**TO BE DONE:** Tally up how many lines in the listing below contain the string "slide", and give only the total.

**EXCERPTED RECORDS:**

=-=-=

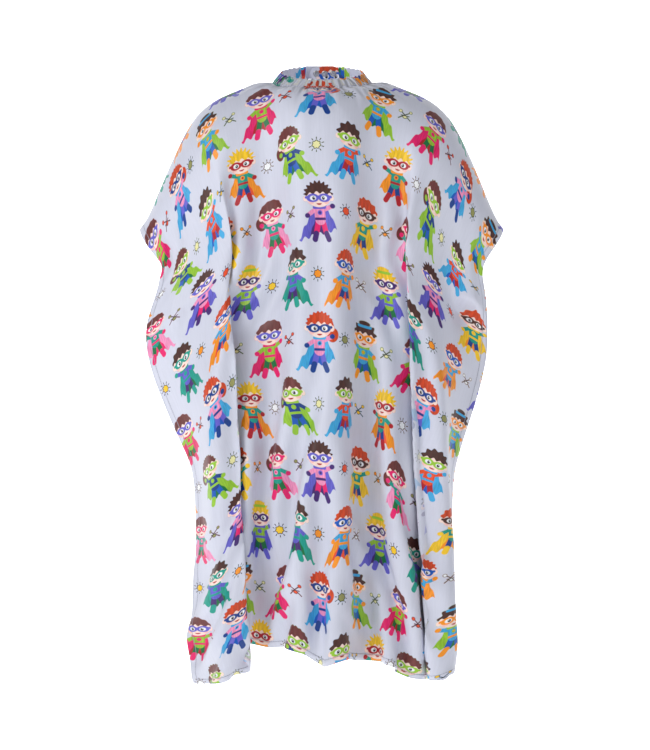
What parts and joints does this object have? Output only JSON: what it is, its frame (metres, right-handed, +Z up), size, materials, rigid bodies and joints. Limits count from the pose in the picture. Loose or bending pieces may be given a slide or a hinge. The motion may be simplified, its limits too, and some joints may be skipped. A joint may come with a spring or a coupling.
{
  "type": "child's hairdresser cape",
  "caption": "Child's printed haircut cape: a draped rectangular sheet with an elasticated neckband and a snap closure at the back.",
  "frame": {"origin": "middle of the neckband's top edge, where the wearer's neck passes through", "axes": "+Z up, the front faces -Y, +X towards the wearer's left"},
  "size_m": [0.5478, 0.2751, 0.9556],
  "materials": {
    "printed_polyester": "satin plain-weave polyester, printed all over",
    "neckband_polyester": "satin plain-weave polyester, gathered",
    "elastic_web": "woven elastic webbing",
    "nickel": "nickel-plated snap"
  },
  "bodies": {
    "cape": {"sheet_hanging_front": "printed_polyester", "sheet_chest": "printed_polyester", "sheet_sleeve_left": "printed_polyester", "sheet_sleeve_right": "printed_polyester", "sheet_back_left": "printed_polyester", "sheet_back_right": "printed_polyester", "neckband_casing": "neckband_polyester", "neck_elastic": "elastic_web", "under_tab": "neckband_polyester", "snap_stud_1": "nickel", "snap_stud_2": "nickel", "snap_stud_3": "nickel", "snap_post_1": "nickel", "snap_post_2": "nickel", "snap_post_3": "nickel"},
    "closure_tab": {"over_tab": "neckband_polyester", "snap_cap_1": "nickel", "snap_cap_2": "nickel", "snap_socket_1": "nickel", "snap_socket_2": "nickel"}
  },
  "joints": [
    {"name": "tab_swing", "type": "hinge", "parent": "cape", "child": "closure_tab", "pos_m": [-0.026, 0.05594, 0.00832], "axis": [0, -0.4462, 0.8949], "range_deg": [0, 120]}
  ]
}
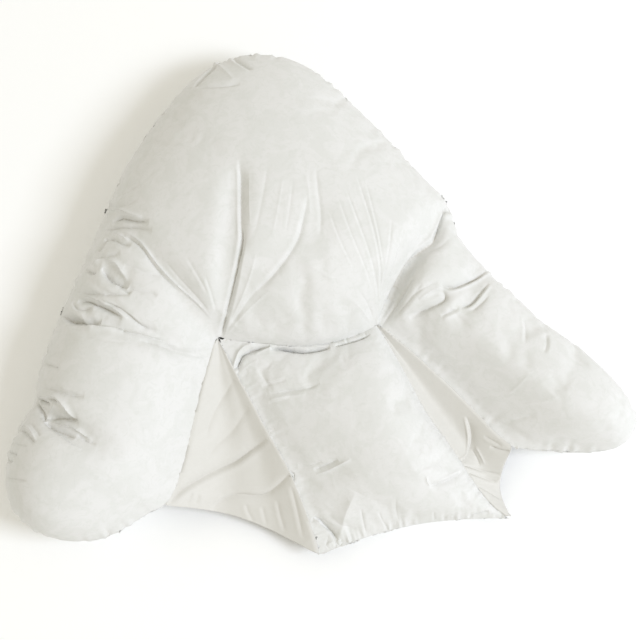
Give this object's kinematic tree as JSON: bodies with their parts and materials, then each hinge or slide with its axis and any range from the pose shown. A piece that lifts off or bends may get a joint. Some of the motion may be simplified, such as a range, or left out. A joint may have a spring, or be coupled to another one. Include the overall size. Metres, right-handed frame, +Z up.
{
  "type": "winged support pillow",
  "caption": "Feather-filled winged support pillow with a wide head and a filled lumbar pad, joined to its wings by unfilled gussets, lying on its back.",
  "frame": {"origin": "on the table, under the middle of the pillow's plan outline", "axes": "+X towards the right wing, +Y towards the head, +Z up from the table to the side that the sitter leans on"},
  "size_m": [0.906, 0.7482, 0.1746],
  "materials": {
    "filled_cotton": "white down-proof cotton over feather filling, faintly mottled",
    "bare_cotton": "unfilled cream-white cotton"
  },
  "bodies": {
    "root": {"winged_cushion": "filled_cotton", "lumbar_pad": "filled_cotton", "left_gusset": "bare_cotton", "right_gusset": "bare_cotton"}
  },
  "joints": []
}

=-=-=

**WRITTEN SOLUTION:** 2